● **LISTED ENTRIES**
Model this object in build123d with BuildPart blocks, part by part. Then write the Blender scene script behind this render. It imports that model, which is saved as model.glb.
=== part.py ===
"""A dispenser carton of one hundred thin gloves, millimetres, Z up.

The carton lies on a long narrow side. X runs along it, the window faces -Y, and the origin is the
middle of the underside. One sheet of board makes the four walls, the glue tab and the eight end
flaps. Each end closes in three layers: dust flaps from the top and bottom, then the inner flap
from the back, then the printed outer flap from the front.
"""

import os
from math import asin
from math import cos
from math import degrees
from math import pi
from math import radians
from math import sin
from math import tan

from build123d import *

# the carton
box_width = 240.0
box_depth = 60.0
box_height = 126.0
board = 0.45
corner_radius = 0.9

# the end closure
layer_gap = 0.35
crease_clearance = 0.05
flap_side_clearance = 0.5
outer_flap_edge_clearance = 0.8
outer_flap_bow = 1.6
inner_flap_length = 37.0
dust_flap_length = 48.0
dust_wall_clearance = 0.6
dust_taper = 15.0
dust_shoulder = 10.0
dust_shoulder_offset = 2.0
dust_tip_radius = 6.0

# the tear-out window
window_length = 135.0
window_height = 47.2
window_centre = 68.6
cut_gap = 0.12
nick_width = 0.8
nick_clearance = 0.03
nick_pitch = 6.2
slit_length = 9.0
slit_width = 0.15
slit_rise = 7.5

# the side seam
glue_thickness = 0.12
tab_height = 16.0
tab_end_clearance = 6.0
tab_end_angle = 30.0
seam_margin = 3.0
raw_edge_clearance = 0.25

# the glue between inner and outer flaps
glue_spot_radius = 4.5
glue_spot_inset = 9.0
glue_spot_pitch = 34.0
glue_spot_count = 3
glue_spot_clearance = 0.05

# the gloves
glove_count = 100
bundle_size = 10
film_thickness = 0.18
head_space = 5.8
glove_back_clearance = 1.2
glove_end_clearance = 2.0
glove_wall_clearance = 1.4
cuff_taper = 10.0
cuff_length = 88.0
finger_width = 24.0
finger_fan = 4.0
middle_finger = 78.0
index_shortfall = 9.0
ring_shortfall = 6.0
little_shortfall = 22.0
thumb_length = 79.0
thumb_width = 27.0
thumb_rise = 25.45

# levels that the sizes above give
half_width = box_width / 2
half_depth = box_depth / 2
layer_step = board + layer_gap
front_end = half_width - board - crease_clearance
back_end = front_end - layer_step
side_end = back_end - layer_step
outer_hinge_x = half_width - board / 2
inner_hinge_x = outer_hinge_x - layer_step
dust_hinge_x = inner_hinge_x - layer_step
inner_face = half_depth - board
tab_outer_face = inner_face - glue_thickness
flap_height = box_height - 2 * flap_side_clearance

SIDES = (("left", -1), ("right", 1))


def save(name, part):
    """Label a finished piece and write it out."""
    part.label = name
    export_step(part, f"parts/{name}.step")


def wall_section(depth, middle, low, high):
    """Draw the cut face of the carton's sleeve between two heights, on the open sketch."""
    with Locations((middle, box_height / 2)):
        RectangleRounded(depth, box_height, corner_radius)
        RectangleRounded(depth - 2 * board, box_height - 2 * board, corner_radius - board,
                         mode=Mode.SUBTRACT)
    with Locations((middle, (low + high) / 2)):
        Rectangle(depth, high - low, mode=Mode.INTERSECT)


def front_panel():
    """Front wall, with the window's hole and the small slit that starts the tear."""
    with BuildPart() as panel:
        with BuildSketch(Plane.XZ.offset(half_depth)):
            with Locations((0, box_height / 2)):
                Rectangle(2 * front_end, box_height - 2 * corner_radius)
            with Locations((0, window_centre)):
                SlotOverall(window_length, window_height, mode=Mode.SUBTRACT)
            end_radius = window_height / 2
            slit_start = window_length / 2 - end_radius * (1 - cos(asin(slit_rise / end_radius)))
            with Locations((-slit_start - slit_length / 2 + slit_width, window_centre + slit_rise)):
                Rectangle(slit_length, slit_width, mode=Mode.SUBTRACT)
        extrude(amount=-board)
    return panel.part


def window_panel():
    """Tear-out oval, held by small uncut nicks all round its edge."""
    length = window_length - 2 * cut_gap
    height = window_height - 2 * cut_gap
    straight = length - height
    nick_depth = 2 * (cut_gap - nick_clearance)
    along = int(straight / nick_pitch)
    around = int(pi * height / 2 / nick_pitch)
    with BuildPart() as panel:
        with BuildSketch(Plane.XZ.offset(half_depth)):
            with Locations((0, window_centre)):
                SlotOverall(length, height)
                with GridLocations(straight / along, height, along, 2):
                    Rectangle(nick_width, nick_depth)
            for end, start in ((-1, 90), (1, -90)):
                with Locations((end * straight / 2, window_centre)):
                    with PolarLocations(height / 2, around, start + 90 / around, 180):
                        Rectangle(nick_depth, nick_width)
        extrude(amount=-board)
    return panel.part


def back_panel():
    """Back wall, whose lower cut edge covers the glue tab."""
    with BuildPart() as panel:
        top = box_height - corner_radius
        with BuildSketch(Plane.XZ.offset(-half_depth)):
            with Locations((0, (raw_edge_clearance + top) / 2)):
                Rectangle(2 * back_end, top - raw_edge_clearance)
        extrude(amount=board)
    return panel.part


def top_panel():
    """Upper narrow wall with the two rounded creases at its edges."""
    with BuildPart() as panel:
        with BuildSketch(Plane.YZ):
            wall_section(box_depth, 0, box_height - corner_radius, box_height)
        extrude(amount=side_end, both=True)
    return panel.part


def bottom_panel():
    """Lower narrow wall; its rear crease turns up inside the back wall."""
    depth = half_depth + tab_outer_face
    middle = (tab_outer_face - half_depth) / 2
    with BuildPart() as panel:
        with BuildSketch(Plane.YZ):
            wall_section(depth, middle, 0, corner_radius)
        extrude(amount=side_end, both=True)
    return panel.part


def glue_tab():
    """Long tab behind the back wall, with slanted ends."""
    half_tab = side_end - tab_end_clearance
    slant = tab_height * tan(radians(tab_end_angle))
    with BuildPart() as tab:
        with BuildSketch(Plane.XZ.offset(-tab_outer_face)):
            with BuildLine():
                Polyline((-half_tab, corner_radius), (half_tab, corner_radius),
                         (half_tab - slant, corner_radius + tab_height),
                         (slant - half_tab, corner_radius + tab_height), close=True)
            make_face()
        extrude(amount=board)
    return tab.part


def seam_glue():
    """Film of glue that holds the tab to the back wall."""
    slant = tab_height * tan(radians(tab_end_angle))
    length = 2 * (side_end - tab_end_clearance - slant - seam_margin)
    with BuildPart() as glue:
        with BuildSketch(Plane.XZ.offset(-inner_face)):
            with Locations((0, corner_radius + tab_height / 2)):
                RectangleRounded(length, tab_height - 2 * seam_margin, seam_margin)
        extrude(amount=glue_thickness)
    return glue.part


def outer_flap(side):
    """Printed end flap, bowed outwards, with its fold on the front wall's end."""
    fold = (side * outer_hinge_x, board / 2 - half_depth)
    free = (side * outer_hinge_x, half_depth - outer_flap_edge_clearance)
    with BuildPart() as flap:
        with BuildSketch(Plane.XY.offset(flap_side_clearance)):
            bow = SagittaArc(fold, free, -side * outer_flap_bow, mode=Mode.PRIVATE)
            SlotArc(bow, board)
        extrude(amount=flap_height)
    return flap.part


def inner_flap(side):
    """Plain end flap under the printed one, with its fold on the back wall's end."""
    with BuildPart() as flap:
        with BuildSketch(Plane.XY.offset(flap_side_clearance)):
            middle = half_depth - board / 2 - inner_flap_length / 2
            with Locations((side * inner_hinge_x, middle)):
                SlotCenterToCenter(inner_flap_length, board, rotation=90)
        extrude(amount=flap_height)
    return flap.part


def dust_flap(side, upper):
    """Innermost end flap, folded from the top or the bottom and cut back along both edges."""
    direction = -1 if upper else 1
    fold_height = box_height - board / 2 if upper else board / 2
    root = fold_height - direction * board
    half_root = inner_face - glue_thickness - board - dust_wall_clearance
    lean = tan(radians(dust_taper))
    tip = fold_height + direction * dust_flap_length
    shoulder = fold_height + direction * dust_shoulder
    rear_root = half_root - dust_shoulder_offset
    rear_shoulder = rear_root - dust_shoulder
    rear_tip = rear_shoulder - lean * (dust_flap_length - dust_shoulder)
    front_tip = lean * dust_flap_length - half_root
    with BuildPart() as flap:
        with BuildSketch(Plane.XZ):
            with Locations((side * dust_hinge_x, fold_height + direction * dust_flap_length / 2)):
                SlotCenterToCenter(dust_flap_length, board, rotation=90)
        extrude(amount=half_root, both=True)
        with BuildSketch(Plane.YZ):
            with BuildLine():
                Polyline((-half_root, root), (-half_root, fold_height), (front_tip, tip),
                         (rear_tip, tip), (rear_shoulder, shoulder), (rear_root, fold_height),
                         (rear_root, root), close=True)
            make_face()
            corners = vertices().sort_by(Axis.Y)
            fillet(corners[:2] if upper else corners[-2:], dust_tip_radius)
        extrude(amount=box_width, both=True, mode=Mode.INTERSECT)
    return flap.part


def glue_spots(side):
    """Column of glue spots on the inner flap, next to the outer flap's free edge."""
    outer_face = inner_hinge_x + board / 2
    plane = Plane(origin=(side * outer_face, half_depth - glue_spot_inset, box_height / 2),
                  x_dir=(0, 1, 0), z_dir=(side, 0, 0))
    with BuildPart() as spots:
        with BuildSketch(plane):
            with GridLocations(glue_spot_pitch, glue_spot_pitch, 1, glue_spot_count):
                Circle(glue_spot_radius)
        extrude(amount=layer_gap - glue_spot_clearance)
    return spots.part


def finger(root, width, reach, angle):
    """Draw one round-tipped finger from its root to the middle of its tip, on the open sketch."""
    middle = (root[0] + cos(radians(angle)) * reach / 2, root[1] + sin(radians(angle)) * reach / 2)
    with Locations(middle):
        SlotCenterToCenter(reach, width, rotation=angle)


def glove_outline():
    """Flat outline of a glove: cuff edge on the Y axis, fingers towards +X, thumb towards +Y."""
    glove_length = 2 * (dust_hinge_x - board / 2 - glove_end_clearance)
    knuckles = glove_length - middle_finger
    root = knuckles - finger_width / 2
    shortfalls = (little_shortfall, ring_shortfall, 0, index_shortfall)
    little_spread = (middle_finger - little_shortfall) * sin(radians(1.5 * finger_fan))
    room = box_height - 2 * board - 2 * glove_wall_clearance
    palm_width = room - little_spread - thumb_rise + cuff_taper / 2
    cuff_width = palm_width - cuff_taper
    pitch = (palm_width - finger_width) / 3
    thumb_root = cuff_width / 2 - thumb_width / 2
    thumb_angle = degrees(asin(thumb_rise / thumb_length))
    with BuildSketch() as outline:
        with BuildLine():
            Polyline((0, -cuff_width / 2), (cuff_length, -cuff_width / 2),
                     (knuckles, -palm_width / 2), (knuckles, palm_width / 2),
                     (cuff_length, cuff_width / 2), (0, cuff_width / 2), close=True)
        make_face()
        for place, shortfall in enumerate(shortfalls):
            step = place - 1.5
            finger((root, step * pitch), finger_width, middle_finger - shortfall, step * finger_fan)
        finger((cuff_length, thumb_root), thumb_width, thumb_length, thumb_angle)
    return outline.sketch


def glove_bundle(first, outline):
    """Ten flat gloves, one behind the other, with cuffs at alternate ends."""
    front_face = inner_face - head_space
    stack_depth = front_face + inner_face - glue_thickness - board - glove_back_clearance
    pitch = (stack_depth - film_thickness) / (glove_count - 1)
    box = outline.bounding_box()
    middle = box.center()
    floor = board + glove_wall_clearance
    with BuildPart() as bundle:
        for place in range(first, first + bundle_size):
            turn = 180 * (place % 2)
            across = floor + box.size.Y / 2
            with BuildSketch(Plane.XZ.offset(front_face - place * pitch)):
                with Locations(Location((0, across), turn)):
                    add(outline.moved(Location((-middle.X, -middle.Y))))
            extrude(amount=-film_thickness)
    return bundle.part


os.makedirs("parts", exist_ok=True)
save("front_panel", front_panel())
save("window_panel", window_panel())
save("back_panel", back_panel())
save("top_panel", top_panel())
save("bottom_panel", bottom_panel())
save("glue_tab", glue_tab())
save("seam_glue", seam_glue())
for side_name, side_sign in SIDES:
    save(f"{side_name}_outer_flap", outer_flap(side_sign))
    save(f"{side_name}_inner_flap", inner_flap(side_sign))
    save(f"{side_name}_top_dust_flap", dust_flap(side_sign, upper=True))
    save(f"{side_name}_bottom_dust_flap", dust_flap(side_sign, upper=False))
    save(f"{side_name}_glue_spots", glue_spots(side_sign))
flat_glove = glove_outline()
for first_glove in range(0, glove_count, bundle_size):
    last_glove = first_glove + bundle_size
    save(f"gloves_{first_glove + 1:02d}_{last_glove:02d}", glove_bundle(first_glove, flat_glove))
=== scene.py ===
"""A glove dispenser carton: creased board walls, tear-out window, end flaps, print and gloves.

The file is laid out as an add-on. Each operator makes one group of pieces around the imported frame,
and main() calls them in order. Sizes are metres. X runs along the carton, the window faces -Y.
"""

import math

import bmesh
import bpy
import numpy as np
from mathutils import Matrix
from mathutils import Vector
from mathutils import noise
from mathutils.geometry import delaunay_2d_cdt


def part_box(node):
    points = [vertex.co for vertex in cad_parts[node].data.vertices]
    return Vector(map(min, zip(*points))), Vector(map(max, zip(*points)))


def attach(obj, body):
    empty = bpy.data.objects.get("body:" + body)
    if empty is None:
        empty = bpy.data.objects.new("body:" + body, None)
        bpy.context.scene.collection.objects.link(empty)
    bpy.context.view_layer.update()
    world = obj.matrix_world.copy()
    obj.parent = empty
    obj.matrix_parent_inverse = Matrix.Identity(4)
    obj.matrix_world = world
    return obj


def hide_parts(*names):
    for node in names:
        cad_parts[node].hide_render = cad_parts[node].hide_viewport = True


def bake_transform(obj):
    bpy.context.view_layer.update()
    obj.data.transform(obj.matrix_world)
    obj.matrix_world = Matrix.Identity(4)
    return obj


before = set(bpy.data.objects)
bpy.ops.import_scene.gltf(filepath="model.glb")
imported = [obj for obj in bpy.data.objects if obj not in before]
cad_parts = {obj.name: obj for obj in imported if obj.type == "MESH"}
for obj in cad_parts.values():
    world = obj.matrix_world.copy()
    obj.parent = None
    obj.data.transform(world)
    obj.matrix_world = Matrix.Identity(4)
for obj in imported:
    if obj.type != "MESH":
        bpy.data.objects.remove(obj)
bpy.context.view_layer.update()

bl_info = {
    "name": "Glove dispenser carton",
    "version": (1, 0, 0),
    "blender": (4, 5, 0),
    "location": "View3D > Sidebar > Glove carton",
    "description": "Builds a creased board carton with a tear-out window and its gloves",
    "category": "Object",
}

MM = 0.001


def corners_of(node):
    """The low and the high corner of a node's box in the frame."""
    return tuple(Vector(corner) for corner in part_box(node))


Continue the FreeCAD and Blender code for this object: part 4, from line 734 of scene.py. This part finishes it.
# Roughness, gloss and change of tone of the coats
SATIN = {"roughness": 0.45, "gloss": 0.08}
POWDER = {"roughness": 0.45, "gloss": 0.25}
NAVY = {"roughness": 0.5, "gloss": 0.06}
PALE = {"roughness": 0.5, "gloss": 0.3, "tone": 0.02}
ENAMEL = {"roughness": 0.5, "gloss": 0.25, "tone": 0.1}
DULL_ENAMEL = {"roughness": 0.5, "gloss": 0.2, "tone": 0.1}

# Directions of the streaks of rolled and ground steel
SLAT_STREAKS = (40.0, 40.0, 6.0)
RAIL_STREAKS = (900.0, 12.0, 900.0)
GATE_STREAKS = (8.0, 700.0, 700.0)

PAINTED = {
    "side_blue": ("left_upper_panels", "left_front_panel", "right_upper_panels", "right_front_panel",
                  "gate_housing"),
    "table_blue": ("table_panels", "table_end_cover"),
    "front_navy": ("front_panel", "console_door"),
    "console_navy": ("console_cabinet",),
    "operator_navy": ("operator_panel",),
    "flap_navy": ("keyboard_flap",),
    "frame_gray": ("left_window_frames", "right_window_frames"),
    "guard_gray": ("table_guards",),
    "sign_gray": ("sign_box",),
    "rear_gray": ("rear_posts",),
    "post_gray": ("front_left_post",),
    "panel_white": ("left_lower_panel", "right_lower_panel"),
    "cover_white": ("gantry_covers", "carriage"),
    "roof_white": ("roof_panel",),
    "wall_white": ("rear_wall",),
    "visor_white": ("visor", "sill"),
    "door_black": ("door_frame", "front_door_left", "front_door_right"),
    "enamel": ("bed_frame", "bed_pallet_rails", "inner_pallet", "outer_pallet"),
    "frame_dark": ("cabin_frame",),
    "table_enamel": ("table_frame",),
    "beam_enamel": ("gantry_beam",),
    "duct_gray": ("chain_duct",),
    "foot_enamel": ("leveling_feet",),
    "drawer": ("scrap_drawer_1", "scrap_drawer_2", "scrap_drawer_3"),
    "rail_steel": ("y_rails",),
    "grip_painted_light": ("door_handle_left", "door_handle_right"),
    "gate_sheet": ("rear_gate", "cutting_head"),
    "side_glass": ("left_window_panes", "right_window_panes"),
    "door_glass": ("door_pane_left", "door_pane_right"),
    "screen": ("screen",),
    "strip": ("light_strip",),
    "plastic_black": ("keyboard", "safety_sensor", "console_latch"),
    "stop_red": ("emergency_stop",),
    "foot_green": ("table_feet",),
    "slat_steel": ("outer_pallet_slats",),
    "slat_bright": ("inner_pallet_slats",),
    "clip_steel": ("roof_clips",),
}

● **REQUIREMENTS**
Give back exactly the lines running from the line that contains "obj.parent = None" through the line that contains "return tuple(Vector(corner) for", and nothing outside them.

● **RESULT BELOW**
    obj.parent = None
    obj.data.transform(world)
    obj.matrix_world = Matrix.Identity(4)
for obj in imported:
    if obj.type != "MESH":
        bpy.data.objects.remove(obj)
bpy.context.view_layer.update()

bl_info = {
    "name": "Glove dispenser carton",
    "version": (1, 0, 0),
    "blender": (4, 5, 0),
    "location": "View3D > Sidebar > Glove carton",
    "description": "Builds a creased board carton with a tear-out window and its gloves",
    "category": "Object",
}

MM = 0.001


def corners_of(node):
    """The low and the high corner of a node's box in the frame."""
    return tuple(Vector(corner) for corner in part_box(node))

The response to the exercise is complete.